Five Life Lessons You Learn as an Expat


1. Do What You Really Want to Do

If you keep waiting for the “right time” and the “right opportunity”, you’ll be waiting forever. There is nevera right time to make your dreams come true. Life-changing decisions always require an effort and create some hassle.

Are you dreaming of living in a particular country for a while? Or are you merely longing to travel and see the world? Then stop dreaming, wake up, and get to work.

Is there any way you can take a sabbatical from your job? Would a shorter break — such as an extended language-learning vacation, a “work and travel” scheme, or a volunteer position — also be enough? How much of a financial cushion do you need, and what would a realistic savings plan look like?

As for the nay-sayers in your life who keep objecting to your preparations — just remember that it’s easier to ask for forgiveness after the fact than for permission.

2. Learn to Let Go

Yes, “Frozen” in-jokes are so 2013. Nonetheless, the advice to let it go is timeless.

You literally can’t take along everything you want when moving abroad. You need to pack light and let go of plenty of things. It’s time to raise a detailed inventory and get rid of the unnecessary stuff that has been accumulating for years.

But letting go of tangible possessions isn’t the hardest part. Letting go of family and friends can be way more difficult, although you’re not saying goodbye forever. Don’t give into the temptation of avoiding any potential awkwardness or displays of emotion — don’t just rush out of town, but make time for a proper farewell.

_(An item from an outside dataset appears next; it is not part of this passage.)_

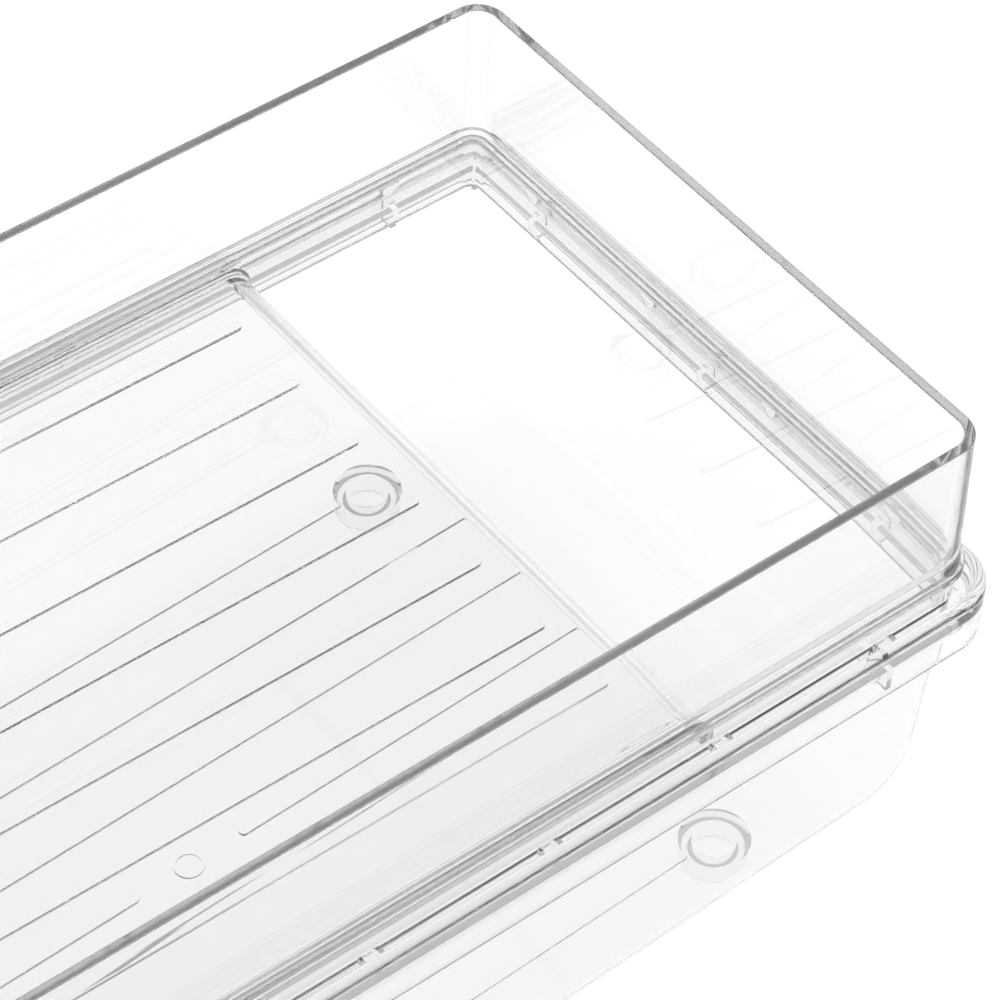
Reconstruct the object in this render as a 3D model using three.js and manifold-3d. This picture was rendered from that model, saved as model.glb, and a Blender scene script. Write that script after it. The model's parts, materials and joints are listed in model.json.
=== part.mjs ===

After all the goodbyes, when you have finally arrived, the letting go isn’t over yet. You still have to let go of your fears, doubts, and insecurities. Only then can you make the best out of life abroad.

3. You Got to Keep Your Balance

Life is a balancing act, and focusing too much on one thing can easily trip you up. When you have just moved abroad, finding your balance is often more difficult than normally — and also more important.

For instance, expats who move for the sake of their career may give it their all at first: their new job is literally the chance of a lifetime. But you can’t do a good job if work is all you do.

Obviously, productivity isn’t a bad thing — especially not if you love what you are doing. But remember to balance it out with other aspects of your life.

Don’t be that person who neglects the family that moved with them! Your loved ones may have sacrificed a big part of their own lives for the sake of your career and you shouldn’t repay them by setting up camp in your shiny new corner office.

4. What Is Now Normal Anyway?

Everyone who has gone abroad for more than just a nice summer vacation knows how much culture shock shakes up your idea of what’s “normal”.

After all, you’re now living in a foreign country, and they do things differently there. So far, so good. At first, while you are in the honeymoon phase, every little difference seems exciting, and you’re endlessly curious about everyday life abroad.

But after a while, all the changes you need to get used to start wearing you down. You begin to consider them a little weird, then downright irritating, and find fault with just about anything. You will probably paint an overly rosy picture of how much better life back home is.

Finally, though, the fog of frustration will be lifting. You’ll be able to look at both your old and your new culture and appreciate their differences (and similarities) again. Welcome to the new normal!

5. Get By — With a Little Help from Your Friends

Funnily enough, you don’t have the slightest problem with asking for directions on vacation, and you’ll readily admit that you barely understand half of what any native speaker tells you in the local language.

little help

However, when you are settling in abroad, showing that you are out of your depth becomes a source of embarrassment. You are used to being an independent, functioning adult, and you’d like to demonstrate how much you have learned about your adopted country. Something as simple as a trip to the dentist or a conversation with your landlord shouldn’t be a nerve-wracking experience.

Sometimes, it helps to swallow your pride and remind yourself that asking for help isn’t anything to be ashamed of. As you’re missing your usual support network, start building a new “team you” that includes both locals and other expatriates. You’ll be amazed at how happy most people are to offer their help.